Academy & Industry Research Collaboration Center (AIRCC)

Volume 13, Number 03, February 2023

Molecular Design Method based on New Molecular Representation and Variational Auto-encoder

  Authors

Li Kai, LiNing, Zhang Wei, Gao Ming, Beijing Information Science and Technology University, China

  Abstract

Based on the traditional VAE, a novel neural network model is presented, with the latest molecular representation, SELFIES, to improve the effect of generating new molecules. In this model, multi-layer convolutional network and Fisher information are added to the original encoding layer to learn the data characteristics and guide the encoding process, which makes the features of the data hiding layer more aggregated, and integrates the Long Short Term Memory neural network (LSTM) into the decoding layer for better data generation, which effectively solves the degradation phenomenon generated by the encoding layer and decoding layer of the original VAE model.

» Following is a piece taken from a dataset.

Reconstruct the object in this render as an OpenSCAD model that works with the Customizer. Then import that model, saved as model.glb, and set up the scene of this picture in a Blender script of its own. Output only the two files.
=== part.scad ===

Through experiments on zinc molecular data sets, it is found that the similarity in the new VAE is 8.47% higher than that of the original ones. SELFIES are better at generating a variety of molecules than the traditional molecular representation, SELFIES. Experiments have shown that using SELFIES and the new VAE model presented in this paper can improve the effectiveness of generating new molecules.

  Keywords

VAE, Molecular notation, Multilayer convolutional network, Fisher information, LSTM.